İstanbul 30 milyonluk bir kent haline getirilmek isteniyor.

Bugünkü İstanbul gerçek manasıyla bir şehir değildir, dünyanın en büyük köyüdür, hattâ en büyük mezraasıdır.

Almanya’nın meşhur Göttingen şehrinin nüfusu 110 bindir. Oradaki üniversitenin 4 milyondan fazla kitaplı bir kütüphanesi mevcuttur. öyle sıradan, uyduruk, ıvır zıvır kitaplar değil, bir kısmı antika, çok kıymetli, nadir kitaplar.

Nüfusu alabildiğine çoğaltılan 20 milyonluk İstanbul’un en büyük kütüphanesi Beyazıt Devlet Kütüphanesi’dir. Orada kitap, belge, mikrofilm vs sayısı sadece 450 bindir. Utanç verici bir tablo.

2004’te çıkartılan bir kanunla Kocaeli yarımadasındaki Sultanbeyli ile Şile ilçeleri, Trakya’da ise Büyükçekmece, çatalca ve Silivri ilçeleri Büyükşehir Belediyesi sınırları içine alındı.
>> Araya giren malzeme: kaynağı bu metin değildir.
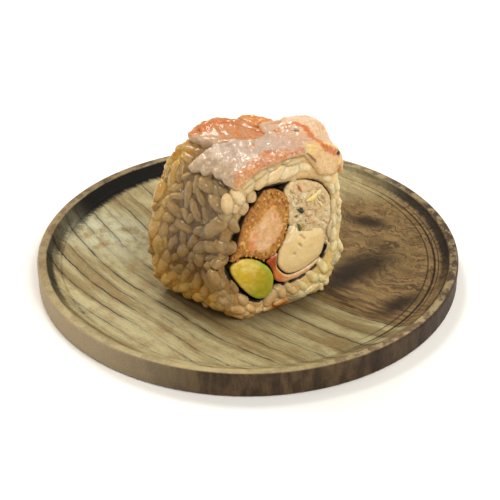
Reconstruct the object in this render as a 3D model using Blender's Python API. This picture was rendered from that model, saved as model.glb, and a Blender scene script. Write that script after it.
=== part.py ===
# An uramaki roll, rice outside and a prawn topping, standing on a round wooden board.
# Metres, +Z up. The origin is the middle of the board's underside.
# Lengths below are in millimetres and are turned into metres as each mesh is made.
import math
import random

import bmesh
import bpy
import numpy as np

MM = 0.001
GAP = 0.3

# The board: a turned disc with a shallow sunk floor inside a raised rim.
BOARD_RADIUS = 55.0
BOARD_HEIGHT = 6.8
FOOT_RADIUS = 54.2
RIM_INNER_RADIUS = 52.8
FLOOR_RADIUS = 49.3
FLOOR_HEIGHT = 4.6
GROOVE_WIDTH = 0.5
GROOVE_DEPTH = 0.35
BOARD_SEGMENTS = 64

# The roll's own frame: u runs along the cut face, s along the roll, z up from the board's floor.
ROLL_X = 5.0
ROLL_Y = -27.5
FACE_TURN = math.radians(32)
AXIS_TURN = math.radians(48)
ROLL_LENGTH = 24.0

# Outline of the packed rice under its outermost grains, at the front cut and at the back cut (u, z).
RICE_FRONT = [
    (-5.0, 0.6), (0.0, 0.35), (8.0, 0.35), (13.0, 0.6), (17.2, 2.2), (19.8, 6.0), (20.9, 12.0),
    (21.1, 18.0), (20.7, 24.0), (20.0, 30.0), (19.1, 34.5), (16.9, 38.5), (13.5, 40.2), (8.0, 40.9),
    (0.0, 40.6), (-5.0, 39.2), (-8.3, 36.5), (-10.4, 32.5), (-11.8, 27.5), (-12.7, 22.0),
    (-13.0, 15.5), (-11.8, 8.5), (-9.2, 3.8)]
RICE_BACK = [
    (-5.0, 0.6), (0.0, 0.35), (8.0, 0.35), (13.0, 0.6), (17.2, 2.2), (19.8, 6.0), (20.9, 12.0),
    (21.1, 18.0), (20.7, 24.0), (20.0, 30.0), (19.1, 34.5), (16.9, 38.5), (13.5, 40.2), (8.0, 40.9),
    (1.5, 40.4), (-3.6, 38.8), (-7.0, 35.8), (-9.4, 31.6), (-11.3, 27.0), (-12.6, 21.5),
    (-13.0, 15.5), (-11.8, 8.5), (-9.2, 3.8)]
RICE_INSET = 1.0
RICE_POINTS = 56
TOP_REFERENCE = (4.0, 41.0)

# Middle line of the seaweed sheet between the rice and the fillings (u, z).
NORI_LINE = [
    (-2.6, 35.0), (0.5, 34.95), (4.0, 34.6), (8.0, 34.2), (11.0, 33.5), (14.0, 32.2), (16.4, 29.7),
    (17.8, 26.5), (18.0, 20.0), (17.8, 14.0), (16.4, 10.0), (13.0, 7.4), (9.0, 6.0), (4.5, 5.9),
    (1.6, 5.0), (-1.2, 3.5), (-4.0, 4.5), (-7.0, 7.6), (-9.8, 12.2), (-11.5, 16.5), (-11.2, 20.5),
    (-9.4, 24.3), (-7.8, 27.4), (-6.8, 29.8), (-6.3, 32.4), (-4.9, 34.2)]
NORI_THICKNESS = 0.5
NORI_INSET = 0.6
NORI_POINTS = 60

# Outlines of the fillings, which run through the roll (u, z).
FRIED_PRAWN = [
    (0.6, 34.2), (2.4, 33.8), (4.0, 32.6), (5.2, 30.8), (5.8, 28.2), (5.9, 25.4), (5.5, 22.9),
    (4.8, 20.5), (3.9, 18.2), (2.5, 16.6), (0.8, 15.7), (-1.2, 15.5), (-3.2, 16.6), (-5.2, 17.9),
    (-7.4, 18.2), (-9.6, 17.6), (-10.2, 18.8), (-8.6, 20.4), (-7.9, 22.5), (-7.3, 25.4),
    (-6.4, 27.8), (-5.2, 29.6), (-3.6, 31.2), (-2.2, 33.0), (-0.9, 34.1)]
AVOCADO = [
    (-9.9, 15.3), (-9.3, 16.7), (-7.4, 17.2), (-5.2, 16.8), (-3.0, 15.7), (-1.2, 14.1), (0.5, 12.2),
    (1.4, 10.2), (1.6, 8.2), (1.3, 6.4), (0.2, 5.0), (-1.2, 4.4), (-3.0, 5.2), (-4.8, 6.9),
    (-6.7, 9.3), (-8.5, 12.2)]
CRAB_WRAP = [
    (-0.1, 14.4), (0.9, 12.8), (1.8, 11.0), (2.1, 9.2), (3.2, 7.6), (5.0, 6.8), (7.2, 6.7),
    (9.4, 6.9), (11.8, 7.6), (14.0, 8.8), (15.6, 10.2), (14.6, 10.3), (12.6, 9.3), (9.8, 8.6),
    (7.2, 8.4), (5.4, 9.0), (3.9, 10.5), (2.9, 12.3), (2.8, 14.2), (3.0, 15.9), (1.9, 15.7),
    (0.8, 15.2)]
CRAB_CORE = [
    (3.4, 14.0), (3.5, 12.4), (4.6, 10.6), (6.0, 9.3), (8.0, 8.9), (10.6, 9.2), (13.2, 10.2),
    (15.2, 11.4), (16.1, 13.2), (16.4, 15.6), (16.0, 18.0), (14.6, 19.4), (12.0, 19.6), (9.8, 20.0),
    (8.0, 21.2), (6.9, 22.3), (6.0, 21.0), (5.0, 18.6), (3.8, 16.4)]
SEAFOOD_SALAD = [
    (5.4, 32.6), (6.8, 33.6), (9.2, 33.4), (11.6, 32.4), (13.8, 31.3), (15.6, 29.4), (16.9, 26.8),
    (17.2, 23.0), (17.3, 18.6), (17.1, 14.6), (16.8, 14.8), (16.7, 17.4), (16.2, 19.2), (14.8, 20.0),
    (12.2, 20.1), (10.0, 20.6), (8.2, 21.8), (7.0, 23.0), (6.4, 24.4), (6.4, 27.0), (6.2, 29.0),
    (5.6, 30.9)]
CUT_BEVEL = 0.35
# Behind each cut a filling swells into the free space round it, up to this much, from this depth on.
SWELL = 1.8
SWELL_DEPTH = 3.5

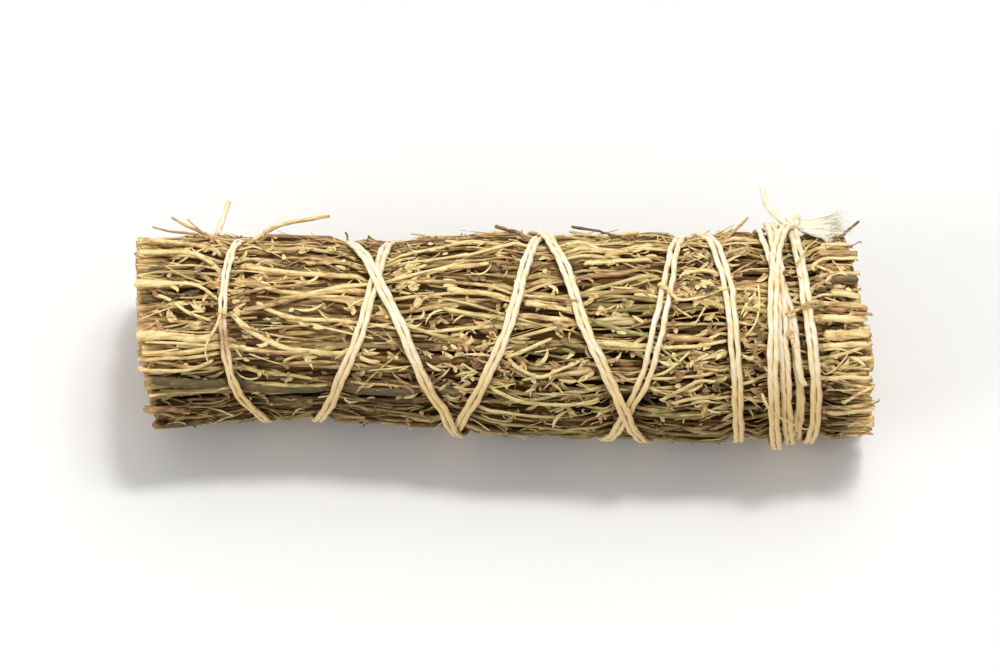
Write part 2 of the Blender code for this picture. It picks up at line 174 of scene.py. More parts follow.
def spot(x, wrap, height):
    """The point at a height over the roll's axis: y = axis - height sin a, z = axis + height cos a,
    where a is the wrap angle less the camera's elevation."""
    x, wrap, height = np.broadcast_arrays(x, wrap, height)
    polar = np.radians(wrap - SEEN_FROM)
    y = AXIS_Y + np.interp(x, STATION_X, STATION_BOW) - height * np.sin(polar)
    return np.stack([x, y, AXIS_Z + height * np.cos(polar)], axis=-1)


def outward(wrap):
    """The direction away from the roll's axis at a wrap angle."""
    polar = np.radians(wrap - SEEN_FROM)
    return np.stack([0.0 * polar, -np.sin(polar), np.cos(polar)], axis=-1)


def above_table(wrap, clearance):
    """The greatest height over the axis that still keeps a point this far over the table."""
    down = -np.cos(np.radians(wrap - SEEN_FROM))
    return np.where(down > 0.05, (AXIS_Z - clearance) / np.maximum(down, 0.05), 1.0)


def smooth_step(value):
    """Ease from 0 to 1."""
    value = np.clip(value, 0.0, 1.0)
    return value * value * (3.0 - 2.0 * value)


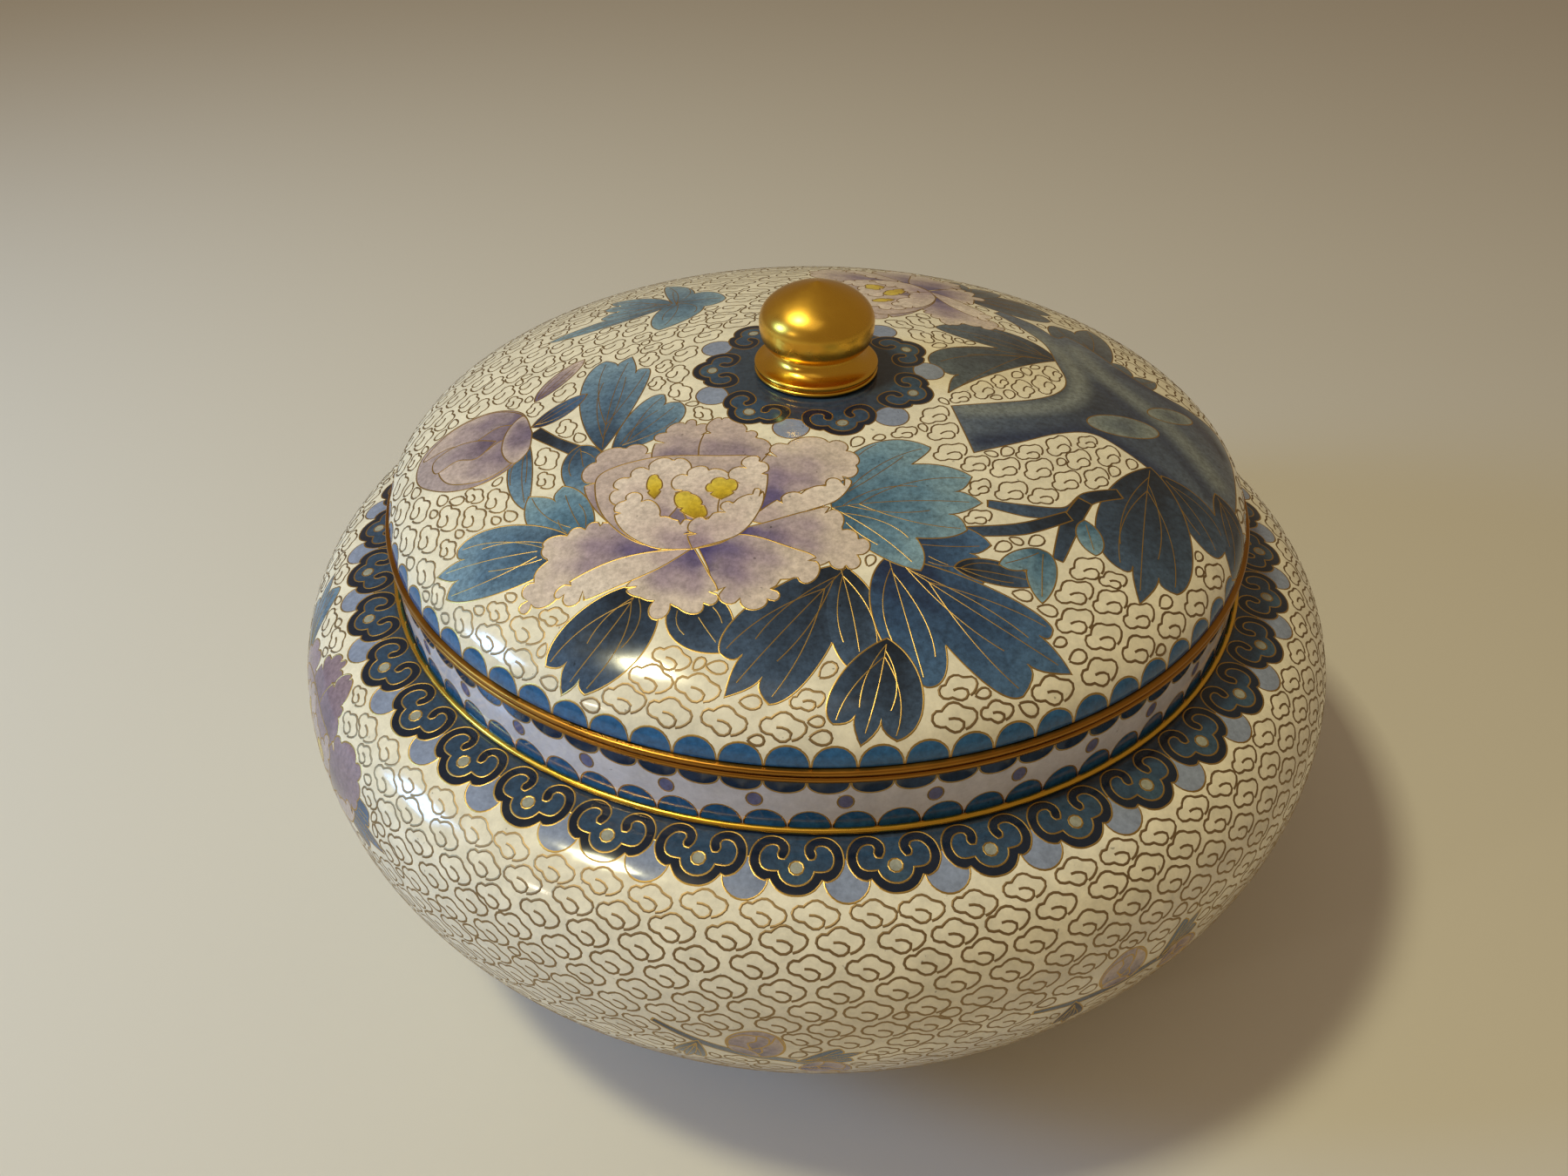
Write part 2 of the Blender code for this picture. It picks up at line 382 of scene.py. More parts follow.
def bowed(start, end, pull):
    """A line whose middle is pulled aside."""
    start, end = np.array(start, float), np.array(end, float)
    count = max(6, int(math.hypot(*(end - start)) / BOWED_STEP))
    t = np.linspace(0.0, 1.0, count)[:, None]
    return start + t * (end - start) + 4.0 * t * (1.0 - t) * pull


def full_side(base, through, tip):
    """One side of a leaf, from its base past a point to a tooth, full until it turns in."""
    along = tip - base
    swell = (through - (base + tip) / 2.0) * 4.0 / 3.0
    segments = max(8, int(1.1 * math.hypot(*along) / STEP))
    first = base + 0.20 * along + swell
    second = base + 0.84 * along + 0.96 * swell
    return bend(base, first, second, tip, segments)


# Teeth and veins of a leaf, as shares of the gap between two teeth and of the rib's length
NOTCH_DEPTH, DEEPEST_NOTCH = 0.62, 5.0
TOOTH_BOW = 0.14
RIB_BOW, SIDE_VEIN_BOW, FORK_BOW = 0.35, 0.30, 0.26
RIB_REACH, SIDE_VEIN_REACH = 0.93, 0.94
SIDE_VEIN_START = 0.22
# On a leaf this long in millimetres, two more veins fork off: side, start and reach on the rib
FORKED_LEAF = 13.0
FORKS = ((0, 0.10, 0.62), (1, 0.14, 0.66))


def leaf_shape(base, left, tips, right):
    """Outline and veins of a leaf: full sides through left and right, with teeth between them."""
    base, left, right, tips = (np.array(value, float) for value in (base, left, right, tips))
    parts = [full_side(base, left, tips[0])]
    for before, after in zip(tips[:-1], tips[1:]):
        middle = (before + after) / 2.0
        gap = after - before
        back = (base - middle) / math.hypot(*(base - middle))
        notch = middle + back * min(NOTCH_DEPTH * math.hypot(*gap), DEEPEST_NOTCH)
        parts.append(bowed(before, notch, TOOTH_BOW * gap)[1:])
        parts.append(bowed(notch, after, -TOOTH_BOW * gap)[1:])
    parts.append(full_side(base, right, tips[-1])[-2:0:-1])
    lean = (left - (base + tips[0]) / 2.0, right - (base + tips[-1]) / 2.0)
    centre = len(tips) // 2
    rib = bowed(base, tips[centre], RIB_BOW * (lean[0] + lean[1]))
    veins = [rib[: int(len(rib) * RIB_REACH)]]
    for index, tip in enumerate(tips):
        if index != centre:
            start = rib[int(SIDE_VEIN_START * len(rib))]
            end = start + SIDE_VEIN_REACH * (tip - start)
            veins.append(bowed(start, end, SIDE_VEIN_BOW * lean[0 if index < centre else 1]))
    if math.hypot(*(tips[centre] - base)) > FORKED_LEAF:
        for side, start, reach in FORKS:
            begin = rib[int(start * len(rib))]
            end = rib[int(reach * len(rib))] + 0.58 * lean[side]
            veins.append(bowed(begin, end, FORK_BOW * lean[side]))
    return np.vstack(parts), veins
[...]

Şu anda Şile’ye iki gidiş, iki gelişli bir otoyol yapılıyor harıl harıl.

Geçenlerde bir milletvekilinin imar değişikliğine uğrayan bir arsa satışından bir milyon dolar komisyon aldığı medyada büyük gürültü ile ilan edildi.

önce arsayı ucuza kapatıyorlar, çünkü orada inşaata, yapılaşmaya izin yok. Sonra imar değişikliği yapılıyor ve arsa birden bire on misli değer kazanıyor.

Böyle binlerce imar değişikliği yapılmıştır. Bundan oluşan rant yüzlerce milyar dolardır.

çeteler şimdi gözlerini Şile’ye dikmişlerdir.

Bu memleketin hali ne olacaktır?

Kasıtlı veya kasıtsız, bilerek veya bilmeyerek Türkiye’nin bir kısmı hızla boşaltılmaktadır, Müslüman nüfustan arındırılmaktadır.

Acaba ileride buralara dışarıdan nüfus mu ithal edilecektir?